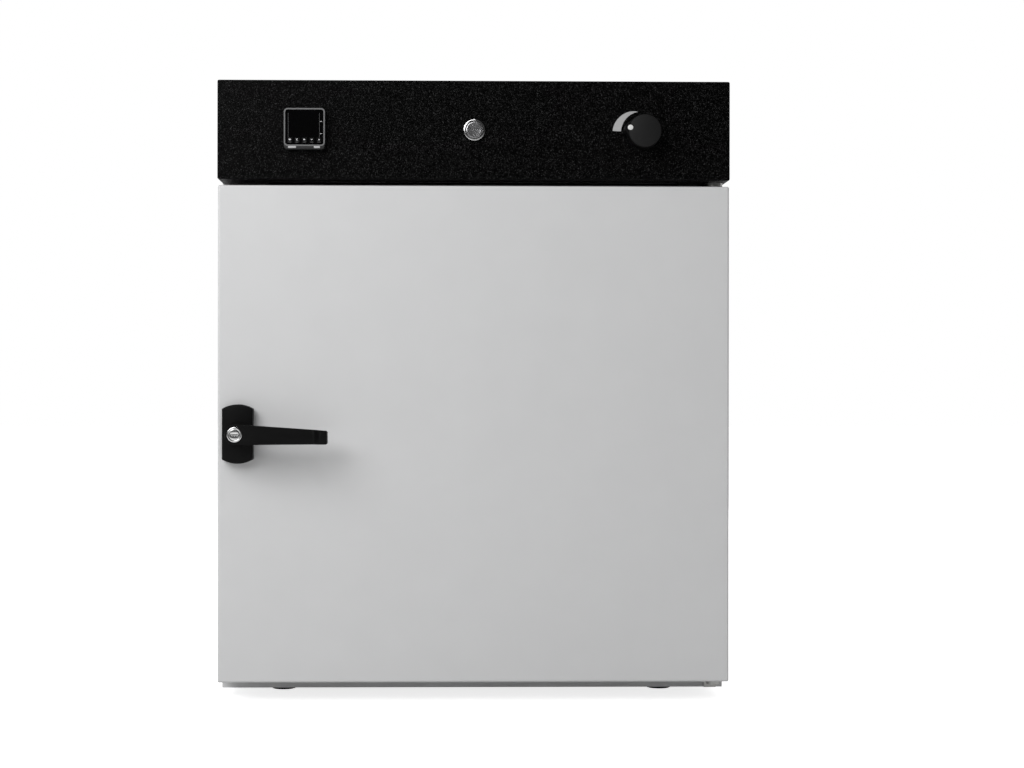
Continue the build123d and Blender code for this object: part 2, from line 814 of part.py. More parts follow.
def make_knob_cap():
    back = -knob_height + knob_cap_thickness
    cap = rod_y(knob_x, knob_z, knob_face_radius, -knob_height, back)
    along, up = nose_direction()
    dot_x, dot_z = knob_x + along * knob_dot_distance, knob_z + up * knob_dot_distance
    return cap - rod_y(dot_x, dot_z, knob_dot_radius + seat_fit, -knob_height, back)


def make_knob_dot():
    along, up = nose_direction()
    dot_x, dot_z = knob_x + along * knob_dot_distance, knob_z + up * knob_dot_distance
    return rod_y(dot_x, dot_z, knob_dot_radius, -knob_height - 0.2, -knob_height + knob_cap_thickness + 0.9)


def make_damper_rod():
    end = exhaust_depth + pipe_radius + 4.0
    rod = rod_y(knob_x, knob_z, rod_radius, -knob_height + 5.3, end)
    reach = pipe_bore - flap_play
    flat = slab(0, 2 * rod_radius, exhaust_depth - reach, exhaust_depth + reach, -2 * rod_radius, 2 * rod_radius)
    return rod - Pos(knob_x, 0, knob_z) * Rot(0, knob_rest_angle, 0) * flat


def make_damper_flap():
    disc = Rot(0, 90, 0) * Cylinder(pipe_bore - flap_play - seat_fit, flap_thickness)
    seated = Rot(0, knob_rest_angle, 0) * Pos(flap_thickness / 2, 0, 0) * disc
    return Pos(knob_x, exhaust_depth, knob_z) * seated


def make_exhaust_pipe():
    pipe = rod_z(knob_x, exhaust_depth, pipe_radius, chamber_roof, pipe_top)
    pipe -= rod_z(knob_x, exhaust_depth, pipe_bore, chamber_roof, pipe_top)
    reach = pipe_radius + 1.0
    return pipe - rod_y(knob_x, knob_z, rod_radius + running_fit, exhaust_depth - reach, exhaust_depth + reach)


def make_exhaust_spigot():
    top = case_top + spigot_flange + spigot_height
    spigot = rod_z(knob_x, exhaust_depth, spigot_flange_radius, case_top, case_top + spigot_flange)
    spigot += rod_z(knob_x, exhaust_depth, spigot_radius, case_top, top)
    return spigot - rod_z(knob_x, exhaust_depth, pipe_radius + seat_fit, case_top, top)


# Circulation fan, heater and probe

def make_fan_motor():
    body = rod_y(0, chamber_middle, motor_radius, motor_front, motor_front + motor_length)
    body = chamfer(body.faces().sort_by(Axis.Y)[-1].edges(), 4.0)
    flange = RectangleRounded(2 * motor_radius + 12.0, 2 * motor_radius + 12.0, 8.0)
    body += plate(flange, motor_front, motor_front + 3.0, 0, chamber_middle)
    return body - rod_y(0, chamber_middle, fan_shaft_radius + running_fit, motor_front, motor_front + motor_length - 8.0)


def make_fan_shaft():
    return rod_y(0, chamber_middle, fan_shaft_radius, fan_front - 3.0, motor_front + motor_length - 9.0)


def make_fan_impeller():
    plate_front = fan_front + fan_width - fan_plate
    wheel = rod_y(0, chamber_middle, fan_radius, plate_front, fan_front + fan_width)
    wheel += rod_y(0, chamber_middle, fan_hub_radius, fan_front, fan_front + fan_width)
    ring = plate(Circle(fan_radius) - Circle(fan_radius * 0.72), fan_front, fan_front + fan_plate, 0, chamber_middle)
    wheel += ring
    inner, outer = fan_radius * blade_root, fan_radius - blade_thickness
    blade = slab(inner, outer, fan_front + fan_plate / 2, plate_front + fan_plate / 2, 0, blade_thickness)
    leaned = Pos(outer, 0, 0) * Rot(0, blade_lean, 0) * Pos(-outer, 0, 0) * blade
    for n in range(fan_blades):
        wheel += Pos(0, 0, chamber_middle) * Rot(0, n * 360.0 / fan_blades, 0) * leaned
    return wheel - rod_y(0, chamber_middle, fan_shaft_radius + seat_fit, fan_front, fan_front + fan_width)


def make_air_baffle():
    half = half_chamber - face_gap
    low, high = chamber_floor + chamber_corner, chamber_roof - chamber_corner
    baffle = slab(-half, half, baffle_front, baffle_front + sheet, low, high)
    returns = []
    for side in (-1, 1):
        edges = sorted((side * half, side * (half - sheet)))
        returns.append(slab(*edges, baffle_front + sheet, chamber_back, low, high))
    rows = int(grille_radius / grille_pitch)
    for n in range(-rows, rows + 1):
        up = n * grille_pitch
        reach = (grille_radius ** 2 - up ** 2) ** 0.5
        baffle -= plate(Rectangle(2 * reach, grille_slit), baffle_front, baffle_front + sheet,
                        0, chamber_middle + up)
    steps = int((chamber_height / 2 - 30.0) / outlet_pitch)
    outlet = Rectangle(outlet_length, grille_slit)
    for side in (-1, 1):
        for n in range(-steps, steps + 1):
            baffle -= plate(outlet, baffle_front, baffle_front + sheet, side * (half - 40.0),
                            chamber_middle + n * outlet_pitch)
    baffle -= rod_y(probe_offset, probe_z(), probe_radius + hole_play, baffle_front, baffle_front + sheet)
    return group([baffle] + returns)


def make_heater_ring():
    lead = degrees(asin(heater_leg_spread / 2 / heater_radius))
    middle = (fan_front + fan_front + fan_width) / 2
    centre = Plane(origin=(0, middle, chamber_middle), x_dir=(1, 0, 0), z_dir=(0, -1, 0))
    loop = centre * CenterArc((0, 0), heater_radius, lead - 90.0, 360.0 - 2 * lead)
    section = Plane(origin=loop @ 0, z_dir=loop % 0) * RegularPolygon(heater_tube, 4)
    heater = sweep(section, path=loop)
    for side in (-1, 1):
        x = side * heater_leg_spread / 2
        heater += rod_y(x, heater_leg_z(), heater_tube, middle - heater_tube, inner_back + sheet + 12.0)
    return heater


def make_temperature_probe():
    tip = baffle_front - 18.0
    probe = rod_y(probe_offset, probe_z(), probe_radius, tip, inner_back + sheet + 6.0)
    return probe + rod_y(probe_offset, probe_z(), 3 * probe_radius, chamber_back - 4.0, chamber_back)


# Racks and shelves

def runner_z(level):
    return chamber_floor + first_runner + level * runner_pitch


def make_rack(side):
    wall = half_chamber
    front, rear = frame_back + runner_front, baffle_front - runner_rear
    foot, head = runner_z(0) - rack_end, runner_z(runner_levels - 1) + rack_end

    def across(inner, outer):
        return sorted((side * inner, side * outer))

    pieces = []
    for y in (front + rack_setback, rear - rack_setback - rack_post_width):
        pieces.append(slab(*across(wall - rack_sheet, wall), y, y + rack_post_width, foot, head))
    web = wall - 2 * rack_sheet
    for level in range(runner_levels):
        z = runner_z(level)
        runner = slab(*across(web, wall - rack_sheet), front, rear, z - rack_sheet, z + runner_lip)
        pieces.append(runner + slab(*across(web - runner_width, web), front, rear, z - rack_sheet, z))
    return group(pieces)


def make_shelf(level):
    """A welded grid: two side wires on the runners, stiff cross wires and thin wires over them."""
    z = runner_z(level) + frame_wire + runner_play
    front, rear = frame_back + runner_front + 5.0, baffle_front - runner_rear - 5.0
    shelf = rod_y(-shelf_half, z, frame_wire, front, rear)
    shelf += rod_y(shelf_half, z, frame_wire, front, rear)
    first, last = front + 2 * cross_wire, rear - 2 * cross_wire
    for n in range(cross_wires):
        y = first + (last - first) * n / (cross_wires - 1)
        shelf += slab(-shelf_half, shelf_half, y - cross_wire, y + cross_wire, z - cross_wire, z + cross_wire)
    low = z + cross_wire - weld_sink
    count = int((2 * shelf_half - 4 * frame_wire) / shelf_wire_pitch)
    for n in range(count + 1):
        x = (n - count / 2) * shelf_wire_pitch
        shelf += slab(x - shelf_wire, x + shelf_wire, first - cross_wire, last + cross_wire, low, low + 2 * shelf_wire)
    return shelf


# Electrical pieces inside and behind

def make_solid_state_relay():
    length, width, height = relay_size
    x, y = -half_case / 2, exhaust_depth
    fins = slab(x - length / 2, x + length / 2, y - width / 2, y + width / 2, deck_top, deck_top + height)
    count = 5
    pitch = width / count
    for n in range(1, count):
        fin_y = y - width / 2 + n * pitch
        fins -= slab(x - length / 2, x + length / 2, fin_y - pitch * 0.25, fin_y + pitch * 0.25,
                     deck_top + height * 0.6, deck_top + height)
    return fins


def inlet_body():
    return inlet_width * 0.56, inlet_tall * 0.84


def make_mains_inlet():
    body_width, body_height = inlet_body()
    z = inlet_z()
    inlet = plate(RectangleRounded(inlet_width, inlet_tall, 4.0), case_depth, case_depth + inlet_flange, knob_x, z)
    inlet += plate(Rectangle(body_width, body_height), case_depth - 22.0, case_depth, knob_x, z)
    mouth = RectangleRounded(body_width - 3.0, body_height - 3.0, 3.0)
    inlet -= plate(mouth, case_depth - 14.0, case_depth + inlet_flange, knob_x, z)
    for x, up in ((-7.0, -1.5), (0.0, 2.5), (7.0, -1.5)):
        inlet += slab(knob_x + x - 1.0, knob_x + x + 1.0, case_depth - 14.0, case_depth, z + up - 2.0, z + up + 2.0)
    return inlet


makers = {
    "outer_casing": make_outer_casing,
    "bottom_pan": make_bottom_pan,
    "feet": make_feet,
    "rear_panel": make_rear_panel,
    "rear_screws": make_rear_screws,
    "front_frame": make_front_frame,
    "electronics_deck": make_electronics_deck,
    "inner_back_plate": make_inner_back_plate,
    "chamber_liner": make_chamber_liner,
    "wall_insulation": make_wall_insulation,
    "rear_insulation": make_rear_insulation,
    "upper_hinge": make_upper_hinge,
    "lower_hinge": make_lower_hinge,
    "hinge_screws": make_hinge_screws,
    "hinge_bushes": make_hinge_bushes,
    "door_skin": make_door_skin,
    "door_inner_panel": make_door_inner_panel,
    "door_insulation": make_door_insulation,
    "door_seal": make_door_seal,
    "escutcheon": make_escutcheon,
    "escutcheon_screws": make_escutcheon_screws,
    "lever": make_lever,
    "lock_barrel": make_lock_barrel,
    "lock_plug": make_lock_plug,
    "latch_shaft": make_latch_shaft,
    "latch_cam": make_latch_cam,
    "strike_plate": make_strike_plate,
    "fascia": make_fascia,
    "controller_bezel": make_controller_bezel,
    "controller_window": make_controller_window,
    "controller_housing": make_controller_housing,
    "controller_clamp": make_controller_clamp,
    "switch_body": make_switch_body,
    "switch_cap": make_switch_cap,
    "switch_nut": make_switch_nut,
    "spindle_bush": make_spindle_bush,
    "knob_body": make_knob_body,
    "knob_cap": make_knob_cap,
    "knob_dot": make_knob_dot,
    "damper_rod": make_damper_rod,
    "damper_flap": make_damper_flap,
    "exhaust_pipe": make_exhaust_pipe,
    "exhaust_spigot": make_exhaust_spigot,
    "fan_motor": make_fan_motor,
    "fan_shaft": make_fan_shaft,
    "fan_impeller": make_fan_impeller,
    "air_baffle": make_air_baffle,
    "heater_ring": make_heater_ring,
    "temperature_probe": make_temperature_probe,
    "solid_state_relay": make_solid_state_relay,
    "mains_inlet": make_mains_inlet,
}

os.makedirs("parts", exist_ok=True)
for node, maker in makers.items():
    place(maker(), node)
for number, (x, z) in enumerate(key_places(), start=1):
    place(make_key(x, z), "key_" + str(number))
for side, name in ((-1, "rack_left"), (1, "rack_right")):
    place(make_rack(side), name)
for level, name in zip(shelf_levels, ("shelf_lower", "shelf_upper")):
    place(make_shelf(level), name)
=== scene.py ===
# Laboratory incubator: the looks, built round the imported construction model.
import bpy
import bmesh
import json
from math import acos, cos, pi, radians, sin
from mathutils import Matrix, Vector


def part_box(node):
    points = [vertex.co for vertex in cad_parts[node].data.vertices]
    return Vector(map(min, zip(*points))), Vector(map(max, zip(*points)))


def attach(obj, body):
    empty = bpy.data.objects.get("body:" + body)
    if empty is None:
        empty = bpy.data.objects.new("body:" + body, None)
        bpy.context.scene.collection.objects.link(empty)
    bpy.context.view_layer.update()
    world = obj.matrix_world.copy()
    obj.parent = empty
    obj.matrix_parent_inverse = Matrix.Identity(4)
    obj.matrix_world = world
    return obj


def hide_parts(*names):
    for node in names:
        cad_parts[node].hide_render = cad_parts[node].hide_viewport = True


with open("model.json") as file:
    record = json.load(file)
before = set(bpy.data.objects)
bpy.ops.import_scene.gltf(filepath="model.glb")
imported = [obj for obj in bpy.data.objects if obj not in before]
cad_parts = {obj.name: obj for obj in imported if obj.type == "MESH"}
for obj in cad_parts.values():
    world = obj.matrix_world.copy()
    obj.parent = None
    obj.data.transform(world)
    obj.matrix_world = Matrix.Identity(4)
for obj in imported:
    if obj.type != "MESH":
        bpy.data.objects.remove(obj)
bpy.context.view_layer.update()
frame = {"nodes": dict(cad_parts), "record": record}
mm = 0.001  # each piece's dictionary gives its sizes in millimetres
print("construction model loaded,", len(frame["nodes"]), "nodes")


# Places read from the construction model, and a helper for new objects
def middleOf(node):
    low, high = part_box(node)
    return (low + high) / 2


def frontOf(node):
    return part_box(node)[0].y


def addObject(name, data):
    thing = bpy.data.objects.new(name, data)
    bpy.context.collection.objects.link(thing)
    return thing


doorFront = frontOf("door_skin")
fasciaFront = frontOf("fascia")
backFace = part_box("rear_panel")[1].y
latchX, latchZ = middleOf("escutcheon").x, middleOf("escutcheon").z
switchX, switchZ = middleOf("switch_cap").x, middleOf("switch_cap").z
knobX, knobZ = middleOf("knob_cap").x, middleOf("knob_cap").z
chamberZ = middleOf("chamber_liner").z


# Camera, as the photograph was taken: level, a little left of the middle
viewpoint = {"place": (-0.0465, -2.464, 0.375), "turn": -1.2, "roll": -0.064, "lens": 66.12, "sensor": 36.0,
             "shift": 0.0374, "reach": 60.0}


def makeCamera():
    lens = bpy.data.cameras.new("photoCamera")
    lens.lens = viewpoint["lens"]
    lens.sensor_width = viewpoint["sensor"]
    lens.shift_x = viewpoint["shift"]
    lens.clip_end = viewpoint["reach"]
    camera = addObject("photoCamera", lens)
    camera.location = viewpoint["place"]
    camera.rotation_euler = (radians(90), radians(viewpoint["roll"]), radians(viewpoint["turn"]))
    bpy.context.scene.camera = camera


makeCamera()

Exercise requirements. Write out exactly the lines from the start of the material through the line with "return rod - Pos(knob_x, 0, knob_z)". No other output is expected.

Exercise response.
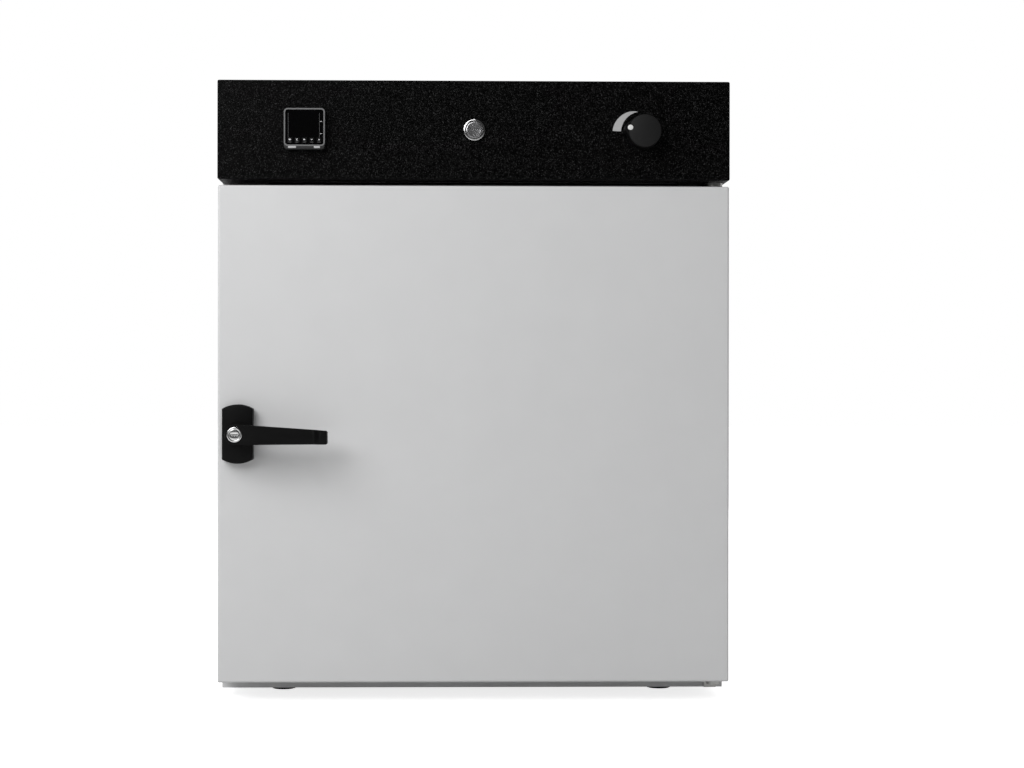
Continue the build123d and Blender code for this object: part 2, from line 814 of part.py. More parts follow.
def make_knob_cap():
    back = -knob_height + knob_cap_thickness
    cap = rod_y(knob_x, knob_z, knob_face_radius, -knob_height, back)
    along, up = nose_direction()
    dot_x, dot_z = knob_x + along * knob_dot_distance, knob_z + up * knob_dot_distance
    return cap - rod_y(dot_x, dot_z, knob_dot_radius + seat_fit, -knob_height, back)


def make_knob_dot():
    along, up = nose_direction()
    dot_x, dot_z = knob_x + along * knob_dot_distance, knob_z + up * knob_dot_distance
    return rod_y(dot_x, dot_z, knob_dot_radius, -knob_height - 0.2, -knob_height + knob_cap_thickness + 0.9)


def make_damper_rod():
    end = exhaust_depth + pipe_radius + 4.0
    rod = rod_y(knob_x, knob_z, rod_radius, -knob_height + 5.3, end)
    reach = pipe_bore - flap_play
    flat = slab(0, 2 * rod_radius, exhaust_depth - reach, exhaust_depth + reach, -2 * rod_radius, 2 * rod_radius)
    return rod - Pos(knob_x, 0, knob_z) * Rot(0, knob_rest_angle, 0) * flat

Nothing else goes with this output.